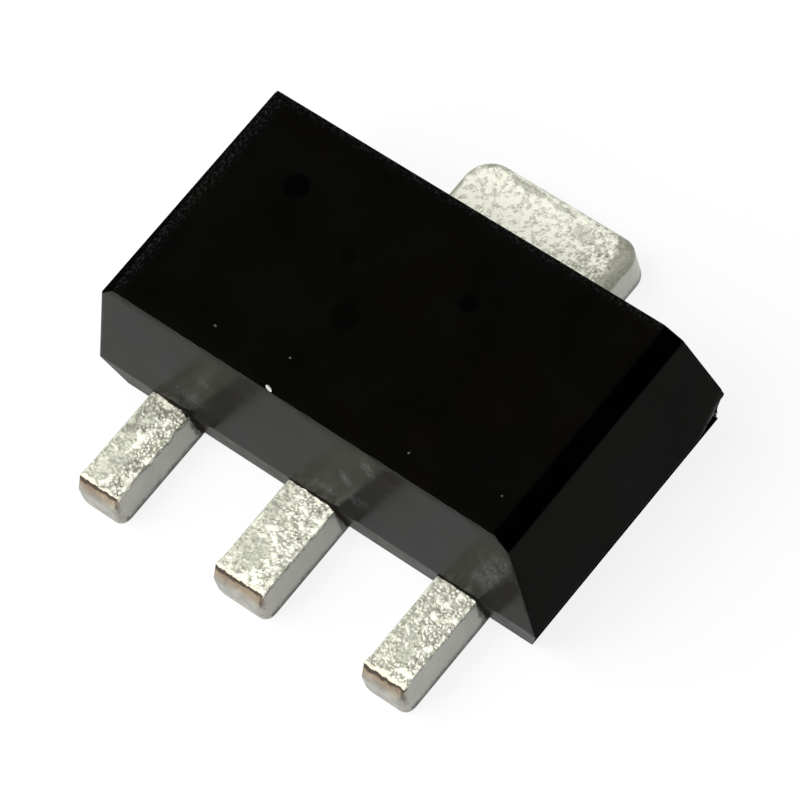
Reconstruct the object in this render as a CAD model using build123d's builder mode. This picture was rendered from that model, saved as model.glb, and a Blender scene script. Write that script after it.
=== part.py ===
"""Three-lead surface-mount voltage regulator in a flat moulded package with a heat tab.

Sizes are millimetres. The origin is on the seating plane, under the middle of the whole part.
+X runs along the moulded body, -Y points to the side of the three leads, +Y to the side of the
heat tab, and +Z is up, away from the circuit board.
"""
import os
from math import radians, tan

from build123d import *

# Moulded body, measured where it is widest, at the parting plane of its mould
body_length = 4.58
body_depth = 2.50
body_height = 1.50
end_draft = 11.0  # degrees, the short ends above the parting plane
front_draft = 9.8  # degrees, the lead side above the parting plane
back_draft = 7.7  # degrees, the tab side above the parting plane
end_undercut = 22.3  # degrees, the short ends below the parting plane
side_undercut = 7.3  # degrees, the long sides below the parting plane
end_bevel_width = 0.145  # the bevel along the top edge of each short end
end_bevel_height = 0.14
body_edge_radius = 0.03
gate_break_length = 0.16  # along the right-hand end, where the mould's gate was broken off
gate_break_rise = 0.16  # up that corner, from the parting plane

# Stamped copper frame: one flat strip, so the leads, the pad and the tab are equally thick
frame_thickness = 0.39
lead_pitch = 1.50
centre_lead_width = 0.49
outer_lead_width = 0.40
lead_projection = 0.985  # from the body's widest line to the lead tips
tip_corner_radius = 0.07
tip_setback = 0.075  # from the foremost line of a cropped tip back to its top edge
tip_slope_height = 0.17  # how far down the sloping cut face reaches
tab_width = 1.67
tab_projection = 0.73  # from the body's widest line to the end of the tab
tab_corner_radius = 0.24
tab_edge_roll = 0.04  # radius that blanking leaves on the upper edges of the tab

# The frame inside the body, where coined rims are raised off the seating plane to lock it in
lock_step = 0.15
lock_rim = 0.17
frame_gap = 0.20  # between the pad and the posts of the outer leads
pad_front_inset = 0.85  # from the body's widest line to the front of the pad's rim
pad_back_inset = 0.35  # from the body's widest line to the back of the pad's rim
pad_shoulder = 0.22  # bevel of the pad's front corners
post_inset = 0.24  # from the body's widest line to the front of the posts
post_width = 0.66

# Die and the layer that holds it on the pad
die_length = 1.10
die_depth = 0.86
die_thickness = 0.20
attach_thickness = 0.025
attach_margin = 0.03  # how far the layer squeezes out around the die

# Bond wires
wire_diameter = 0.05
wire_loop_height = 0.16  # from the top of the die to the wire's centre line
wire_level_share = 0.45  # share of the run that the wire crosses before it comes down
wire_bend_radius = 0.09
ball_diameter = 0.10
ball_height = 0.03
stitch_length = 0.14
stitch_width = 0.08
bond_inset = 0.13  # from the die's edge to the middle of a ball
landing_inset = 0.12  # from the inner edge of a post to the middle of a stitch

# Places along Y
overall_depth = lead_projection + body_depth + tab_projection
tip_y = -overall_depth / 2
tab_end_y = overall_depth / 2
body_front_y = tip_y + lead_projection
body_back_y = tab_end_y - tab_projection
pad_front_y = body_front_y + pad_front_inset
pad_back_y = body_back_y - pad_back_inset
post_front_y = body_front_y + post_inset
post_back_y = pad_front_y - frame_gap
die_y = (pad_front_y + pad_back_y) / 2

# Heights above the seating plane
parting_z = frame_thickness
bevel_z = body_height - end_bevel_height
attach_top_z = frame_thickness + attach_thickness
die_top_z = attach_top_z + die_thickness

FROM_FRONT = (Align.CENTER, Align.MIN)


def lean(angle, height):
    """Sideways distance that a face leaning by an angle in degrees covers over a height."""
    return height * tan(radians(angle))


def lead_bar(centre_x, width, back_y):
    """A straight lead from its cropped tip back to back_y."""
    with BuildPart() as bar:
        with BuildSketch(Plane.XY) as outline:
            with Locations((centre_x, tip_y)):
                Rectangle(width, back_y - tip_y, align=FROM_FRONT)
            fillet(outline.vertices().group_by(Axis.Y)[0], tip_corner_radius)
        extrude(amount=frame_thickness)
        # Cropping leaves a face that slopes outwards from the top edge of the tip.
        with BuildSketch(Plane.YZ.offset(centre_x)):
            with BuildLine():
                Polyline(
                    (tip_y, frame_thickness - tip_slope_height),
                    (tip_y + tip_setback, frame_thickness),
                    (tip_y, frame_thickness),
                    close=True,
                )
            make_face()
        extrude(amount=width / 2, both=True, mode=Mode.SUBTRACT)
    return bar.part


def outer_lead(side):
    """An outer lead with its bonding post, on the left for -1 or on the right for +1."""
    centre_x = side * lead_pitch
    with BuildPart() as lead:
        add(lead_bar(centre_x, outer_lead_width, post_front_y + lock_rim))
        with BuildSketch(Plane.XY.offset(lock_step)):
            with Locations((centre_x, post_front_y)):
                Rectangle(post_width, post_back_y - post_front_y, align=FROM_FRONT)
        extrude(amount=frame_thickness - lock_step)
    return lead.part


def bond_wire(ball_x, ball_y, stitch_x, stitch_y):
    """A bond wire from a ball on the die to a stitch on the copper frame."""
    ball_place = Vector(ball_x, ball_y)
    stitch_place = Vector(stitch_x, stitch_y)
    run = (stitch_place - ball_place).length
    along = (stitch_place - ball_place).normalized()
    wire_plane = Plane(origin=ball_place, x_dir=along, z_dir=along.cross(Vector(0, 0, 1)))
    lying_length = stitch_length / 2
    level_z = die_top_z + wire_loop_height
    lying_z = frame_thickness + wire_diameter / 2
    with BuildPart() as wire:
        with BuildLine(wire_plane) as route:
            FilletPolyline(
                (0, die_top_z),
                (0, level_z),
                (run * wire_level_share, level_z),
                (run - lying_length / 2, lying_z),
                (run + lying_length / 2, lying_z),
                radius=(wire_bend_radius, wire_bend_radius, wire_diameter),
            )
        with BuildSketch(Plane(origin=route.line @ 0, z_dir=route.line % 0)):
            Circle(wire_diameter / 2)
        sweep(path=route.line)
        with BuildSketch(Plane.XY.offset(die_top_z)):
            with Locations(ball_place):
                Circle(ball_diameter / 2)
        extrude(amount=ball_height)
        with BuildSketch(Plane(origin=stitch_place + Vector(0, 0, frame_thickness), x_dir=along)):
            SlotOverall(stitch_length, stitch_width)
        extrude(amount=wire_diameter / 2)
    return wire.part


# The heat tab, the die pad and the centre lead are one piece of the copper strip.
with BuildPart() as heat_tab_and_centre_lead:
    add(lead_bar(0, centre_lead_width, die_y))
    exposed_pad_y = pad_front_y + lock_rim
    with BuildSketch(Plane.XY) as exposed_outline:
        with Locations((0, exposed_pad_y)):
            Rectangle(tab_width, tab_end_y - exposed_pad_y, align=FROM_FRONT)
        chamfer(exposed_outline.vertices().group_by(Axis.Y)[0], pad_shoulder)
        fillet(exposed_outline.vertices().group_by(Axis.Y)[-1], tab_corner_radius)
    extrude(amount=frame_thickness)
    tab_rim = heat_tab_and_centre_lead.edges().group_by(Axis.Z)[-1]
    fillet(tab_rim.filter_by(lambda edge: edge.center().Y > exposed_pad_y + pad_shoulder), tab_edge_roll)
    with BuildSketch(Plane.XY.offset(lock_step)) as rim_outline:
        with Locations((0, pad_front_y)):
            Rectangle(tab_width + 2 * lock_rim, pad_back_y - pad_front_y, align=FROM_FRONT)
        chamfer(rim_outline.vertices().group_by(Axis.Y)[0], pad_shoulder)
    extrude(amount=frame_thickness - lock_step)

left_lead = outer_lead(-1)
right_lead = outer_lead(1)

with BuildPart() as die_attach:
    with BuildSketch(Plane.XY.offset(frame_thickness)):
        with Locations((0, die_y)):
            Rectangle(die_length + 2 * attach_margin, die_depth + 2 * attach_margin)
    extrude(amount=attach_thickness)

with BuildPart() as silicon_die:
    with BuildSketch(Plane.XY.offset(attach_top_z)):
        with Locations((0, die_y)):
            Rectangle(die_length, die_depth)
    extrude(amount=die_thickness)

# The signal wires leave the front corners of the die, and the ground wire its back edge.
signal_ball_x = die_length / 2 - bond_inset
signal_ball_y = die_y - die_depth / 2 + bond_inset
post_landing_x = lead_pitch - post_width / 2 + landing_inset
post_landing_y = (post_front_y + post_back_y) / 2
ground_ball_y = die_y + die_depth / 2 - bond_inset
ground_landing_y = (die_y + die_depth / 2 + body_back_y) / 2

left_bond_wire = bond_wire(-signal_ball_x, signal_ball_y, -post_landing_x, post_landing_y)
right_bond_wire = bond_wire(signal_ball_x, signal_ball_y, post_landing_x, post_landing_y)
ground_bond_wire = bond_wire(0, ground_ball_y, 0, ground_landing_y)

embedded_pieces = {
    "heat_tab_and_centre_lead": heat_tab_and_centre_lead.part,
    "left_lead": left_lead,
    "right_lead": right_lead,
    "die_attach": die_attach.part,
    "silicon_die": silicon_die.part,
    "left_bond_wire": left_bond_wire,
    "right_bond_wire": right_bond_wire,
    "ground_bond_wire": ground_bond_wire,
}

# The body is what its two side views have in common, moulded tightly around all it holds.
half_length = body_length / 2
base_half_length = half_length - lean(end_undercut, parting_z)
bevel_half_length = half_length - lean(end_draft, bevel_z - parting_z)
top_half_length = bevel_half_length - end_bevel_width
base_inset = lean(side_undercut, parting_z)
top_front_y = body_front_y + lean(front_draft, body_height - parting_z)
top_back_y = body_back_y - lean(back_draft, body_height - parting_z)

break_top = Vector(
    half_length - lean(end_draft, gate_break_rise),
    body_back_y - lean(back_draft, gate_break_rise),
    parting_z + gate_break_rise,
)
break_front = Vector(half_length, body_back_y - gate_break_length, parting_z)
break_foot = Vector(base_half_length, body_back_y - base_inset, 0)
gate_break_plane = Plane(
    origin=break_top,
    z_dir=(break_front - break_top).cross(break_foot - break_top),
)

with BuildPart() as moulded_body:
    with BuildSketch(Plane.XZ):
        with BuildLine():
            Polyline(
                (0, 0),
                (base_half_length, 0),
                (half_length, parting_z),
                (bevel_half_length, bevel_z),
                (top_half_length, body_height),
                (0, body_height),
            )
            mirror(about=Plane.YZ)
        make_face()
    extrude(amount=overall_depth, both=True)
    with BuildSketch(Plane.YZ):
        with BuildLine():
            Polyline(
                (body_front_y + base_inset, 0),
                (body_front_y, parting_z),
                (top_front_y, body_height),
                (top_back_y, body_height),
                (body_back_y, parting_z),
                (body_back_y - base_inset, 0),
                close=True,
            )
        make_face()
    extrude(amount=body_length, both=True, mode=Mode.INTERSECT)
    upper_edges = moulded_body.edges().filter_by(lambda edge: edge.center().Z > parting_z)
    fillet(upper_edges, body_edge_radius)
    # The gate took a flake off the right-hand corner beside the tab when it was broken off.
    split(bisect_by=gate_break_plane, keep=Keep.BOTTOM)
    for embedded in embedded_pieces.values():
        add(embedded, mode=Mode.SUBTRACT)

os.makedirs("parts", exist_ok=True)
for name, piece in {"moulded_body": moulded_body.part, **embedded_pieces}.items():
    piece.label = name
    export_step(piece, f"parts/{name}.step")
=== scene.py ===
"""Looks of a three-lead surface-mount voltage regulator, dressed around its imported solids.

Meshes are modelled in millimetres in the part's own frame and become metres when they are
finished. +X runs along the moulded body, -Y is the side of the leads, +Y the side of the heat
tab, and +Z is up, away from the circuit board.
"""
import logging
import math
from collections.abc import Callable, Iterable, Sequence
from dataclasses import dataclass, fields
from enum import IntEnum
from functools import cache

import bmesh
import bpy
from bmesh.types import BMEdge, BMesh, BMFace, BMVert
from bpy.types import NodeSocket, Object
from mathutils import Matrix, Vector, noise


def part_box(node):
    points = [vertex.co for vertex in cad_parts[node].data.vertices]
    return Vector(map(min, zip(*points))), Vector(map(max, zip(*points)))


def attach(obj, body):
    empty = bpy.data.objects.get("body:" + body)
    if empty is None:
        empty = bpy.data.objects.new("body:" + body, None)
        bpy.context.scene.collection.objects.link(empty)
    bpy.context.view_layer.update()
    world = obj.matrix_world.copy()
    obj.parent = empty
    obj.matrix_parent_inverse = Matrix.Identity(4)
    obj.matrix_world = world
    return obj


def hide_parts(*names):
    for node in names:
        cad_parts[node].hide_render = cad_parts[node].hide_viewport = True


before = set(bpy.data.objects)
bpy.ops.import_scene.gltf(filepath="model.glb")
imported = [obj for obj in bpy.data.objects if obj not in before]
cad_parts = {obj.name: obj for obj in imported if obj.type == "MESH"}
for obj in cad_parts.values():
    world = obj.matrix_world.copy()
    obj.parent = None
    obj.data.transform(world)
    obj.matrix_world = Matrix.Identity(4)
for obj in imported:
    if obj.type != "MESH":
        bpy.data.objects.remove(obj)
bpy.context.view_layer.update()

LOG = logging.getLogger("voltage_regulator")

MM = 0.001
NOISE_SEED = 3
SAME_PLACE = 1e-4
WELD = 1e-5
FACES_DOWN = -0.999
NOISE_CORE = (0.3, 0.7)
AXES = tuple(row.copy() for row in Matrix.Identity(3))
X_AXIS, Y_AXIS, Z_AXIS = AXES
Colour = tuple[float, float, float]
FaceTest = Callable[[BMFace], bool]
EdgeTest = Callable[[BMEdge], bool]


# --- Small tools ---


def smooth_step(value: float) -> float:
    """Ease a value between 0 and 1, held at both ends."""
    held = min(1.0, max(0.0, value))
    return held * held * (3.0 - 2.0 * held)


def ripple(x: float, y: float, z: float) -> float:
    """Smooth noise around 0 at a place, with features about one unit wide."""
    return noise.noise(Vector((x, y, z)))


def lean(angle: float, height: float) -> float:
    """Sideways distance that a face leaning by an angle in degrees covers over a height."""
    return height * math.tan(math.radians(angle))


@cache
def box_mm(node: str) -> tuple[Vector, Vector]:
    """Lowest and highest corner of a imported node, in millimetres."""
    low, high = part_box(node)
    return low / MM, high / MM


def cut_plane(
    bm: BMesh, place: Vector, normal: Vector, inside: FaceTest | None = None, clear_outer: bool = False
) -> list[BMEdge]:
    """Cut a mesh along a plane.

    Args:
        bm: The mesh to cut.
        place: A point on the plane.
        normal: The plane's normal, which points to its outer side.
        inside: Picks the faces that are cut, or None for all of them.
        clear_outer: Whether what lies on the outer side is removed.

    Returns:
        The edges that the cut made.
    """
    faces = [face for face in bm.faces if inside is None or inside(face)]
    edges = {edge for face in faces for edge in face.edges}
    verts = {vert for face in faces for vert in face.verts}
    cut = bmesh.ops.bisect_plane(
        bm,
        geom=[*verts, *edges, *faces],
        dist=WELD,
        plane_co=place,
        plane_no=normal,
        clear_outer=clear_outer,
    )
    return [part for part in cut["geom_cut"] if isinstance(part, BMEdge)]


def trim(bm: BMesh, place: Vector, normal: Vector) -> None:
    """Remove what lies beyond a plane and close the mesh there."""
    edges = cut_plane(bm, place, normal, clear_outer=True)
    bmesh.ops.holes_fill(bm, edges=edges)


def spread(low: float, high: float, spacing: float) -> list[float]:
    """Even places between two values, at most a spacing apart, without the ends."""
    count = max(1, math.ceil((high - low) / spacing))
    return [low + (high - low) * step / count for step in range(1, count)]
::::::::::
§ Objective: Whenever "update" turns up in a line, pick that line out.

§ Answer in full:
    bpy.context.view_layer.update()
bpy.context.view_layer.update()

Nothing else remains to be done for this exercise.